Country Roads Take Me Home: An astonishing number of eligible titles this year deal with explicitly rural locales and concerns. Perhaps, there have always been a good number of translated works set in the country and I am only now noticing with this new crop of BTBA candidates. But there are several very promising novels I’ve come across with a rural setting/story. So many in fact that I find it at least worth mentioning here. There are existential detective and gothic horror stories set in cloistered towns cut off from civilization, like Jean Giono’s A King Alone, Paolo Maurensig’s campy A Devil Comes to Town, and Tokarczuk’s Drive Your Plow Over the Bones of the Dead. There is also the aforementioned Baron Wenckheim’s Homecoming, set in the absurdly provincial village of the Baron’s youth where all the follies of man are played out. But perhaps the strongest example I can give of this trend is Jean-Baptiste del Amo’s stunning Animalia. Through Frank Wynne’s immaculate translation, this family saga of a small French pig farm rising to industrial prominence in the twentieth century describes the day-to-day drudgery and brutality of farm life with an unnervingly tactile sensibility. The smells. The dirt under your nails. It’s all there.

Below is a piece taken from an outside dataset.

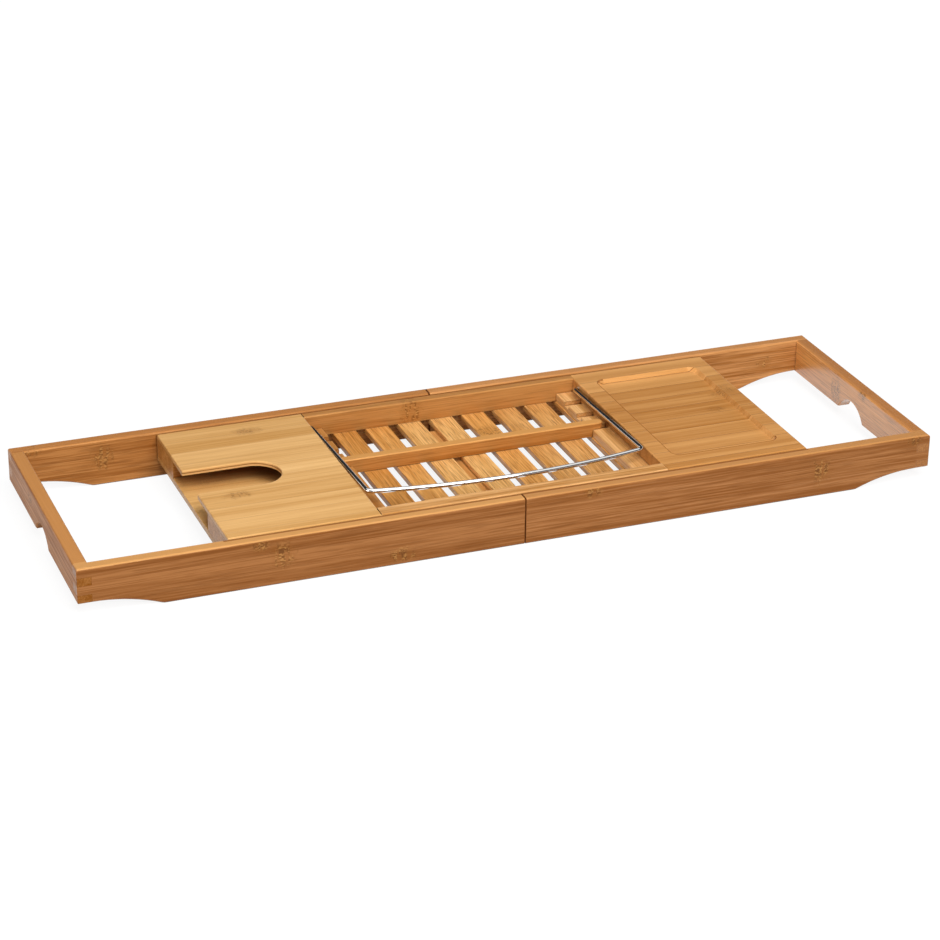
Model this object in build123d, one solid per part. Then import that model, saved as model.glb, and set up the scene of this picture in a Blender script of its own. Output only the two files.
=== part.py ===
from build123d import *
import math
import os

# Bath caddy of bamboo: a tray held between two frame halves that slide apart.
# Millimetres, X to the right, Y to the back, Z up.
# The origin is the middle of the underside with the frame closed.

os.makedirs("parts", exist_ok=True)

# One overrun for all cutters, and how near two places count as one
cut_overrun = 20.0
same_place = 0.1

# Frame, closed
frame_length = 750.0
frame_width = 240.0
rail_height = 41.2
rail_end_height = 30.2
rail_thickness = 12.0
seam_gap = 0.9
rail_top_round = 2.3
rail_low_bevel = 1.0
sweep_run = 59.0
knee_radius = 10.0
finger_rows = 4

# Finger notch in the lower edge of each end rail
notch_half_width = 22.0
notch_height = 12.7

# Tray
tray_length = 512.0
tray_shift = 7.0
tray_drop = 0.5
tray_side_gap = 1.4
tray_rail_height = 19.7
front_rail_thickness = 14.0
back_rail_thickness = 9.4
tray_round = 1.5
well_half_length = 126.5
plank_thickness = 5.0
wall_thickness = 10.0

# Glass holder at the left end
panel_thickness = 4.4
slot_width = 46.0
slot_shift = 3.8
slot_reach = 78.6
slot_round = 1.2
foot_space_width = 105.0

# Soap tray at the right end
soap_board_thickness = 12.0
recess_depth = 3.5
recess_slope = 2.5
recess_corner = 8.0
recess_well_border = 16.5
recess_end_border = 14.5
recess_front_border = 23.2
recess_back_border = 20.2
end_batten_width = 10.0

# Slats of the book well
slat_count = 9
slat_width = 21.2
slat_pitch = 30.0
slat_round = 0.8
centre_batten_width = 16.0
centre_batten_height = 6.0
centre_batten_inset = 23.4

# Book crossbar
bar_thickness = 9.0
bar_height = 12.7
tongue_height = 10.0
bar_side_clearance = 0.25
bar_end_clearance = 0.3
bar_tip_clearance = 0.8
bar_bevel = 0.9

# Notched racks that carry the crossbar
rack_width = 16.0
rack_height = 7.0
rack_notch_depth = 4.0
rack_notch_count = 3
rack_notch_pitch = 27.4
rack_first_notch = 23.9
rack_round = 0.8

# Book bail of bent wire
wire_diameter = 4.0
bail_wall_gap = 1.15
bail_pivot_from_back = 10.1
bail_front_margin = 31.1
bail_bow = 13.5
bail_corner_radius = 6.0
bail_stub_length = 8.0
bail_hole_clearance = 0.05
bail_hole_end_clearance = 0.3
bail_tilt_degrees = 2.2
bow_fill_share = 0.98

# Slide: runners on the tray, grooves and stop pegs in the frame rails
slide_travel = 170.0
runner_height = 4.8
runner_projection = 5.0
runner_housing = 3.0
runner_rise = 1.4
runner_end_inset = 5.0
groove_depth = 5.0
groove_clearance = 0.3
stop_peg_radius = 1.5
stop_peg_inset = 6.0
stop_peg_seat = 4.0
stop_peg_setback = 0.5
stop_clearance = 0.5

# Frame places
frame_end = frame_length / 2
frame_side = frame_width / 2
frame_inner_end = frame_end - rail_thickness
frame_inner_side = frame_side - rail_thickness
end_rise = rail_height - rail_end_height
foot_half_length = frame_inner_end - sweep_run
finger_height = rail_end_height / finger_rows

# Tray places, X measured from the middle of the tray
tray_end = tray_length / 2
tray_side = frame_inner_side - tray_side_gap
tray_top = rail_height - tray_drop
tray_low = tray_top - tray_rail_height
plank_low = tray_low - plank_thickness
well_front = front_rail_thickness - tray_side
well_back = tray_side - back_rail_thickness
panel_low = tray_top - panel_thickness
soap_board_low = tray_top - soap_board_thickness
bail_pivot_y = well_back - bail_pivot_from_back
bail_pivot_z = tray_top - soap_board_thickness / 2
wire_radius = wire_diameter / 2
bail_arm_x = well_half_length - bail_wall_gap - wire_radius
bail_hole_radius = wire_radius + bail_hole_clearance
rack_inner_x = well_half_length - rack_width
rack_notch_floor = tray_low + rack_height - rack_notch_depth
slats_end = (slat_pitch * (slat_count - 1) + slat_width) / 2

# Slide places
runner_low = tray_low + runner_rise
runner_inner_x = slide_travel + stop_peg_inset + stop_peg_radius + stop_clearance
groove_floor_y = frame_inner_side + groove_depth


def block(x_range, y_range, z_range):
    """A box between two places along each axis, given in either order."""
    spans = [sorted(span) for span in (x_range, y_range, z_range)]
    sizes = [high - low for low, high in spans]
    middles = [(high + low) / 2 for low, high in spans]
    return Pos(*middles) * Box(*sizes)


def write(name, shape):
    """Write one sub-part under its node's name."""
    shape.label = name
    export_step(shape, f"parts/{name}.step")


def in_tray(shape):
    """Move a shape from the middle of the tray to its place in the frame."""
    return Pos(tray_shift, 0, 0) * shape


def top_edges(shape, height):
    """The edges that lie flat at one height."""
    return shape.edges().filter_by_position(Axis.Z, height - same_place, height + same_place)


def lies_at(value, place):
    """True where a coordinate is at a named place, on either side of the middle."""
    return abs(abs(value) - place) < same_place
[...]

Rock ‘n’ Roll Will Never Die: Finally, I have to quickly shout out the all-around coolest book I’ve come across so far. The first volume in French author and certifiable badass Virginie Despentes’s Vernon Subutext trilogy is a hilarious and biting satire of an aging record shop owner’s fall from grace after the internet puts him out of business. Translated (again) by Frank Wynne, this is without a doubt the best book by Despentes I’ve read. It’s a fun romp run through with myriad music references and a sly social commentary that dispels masculine and pop cultural illusions.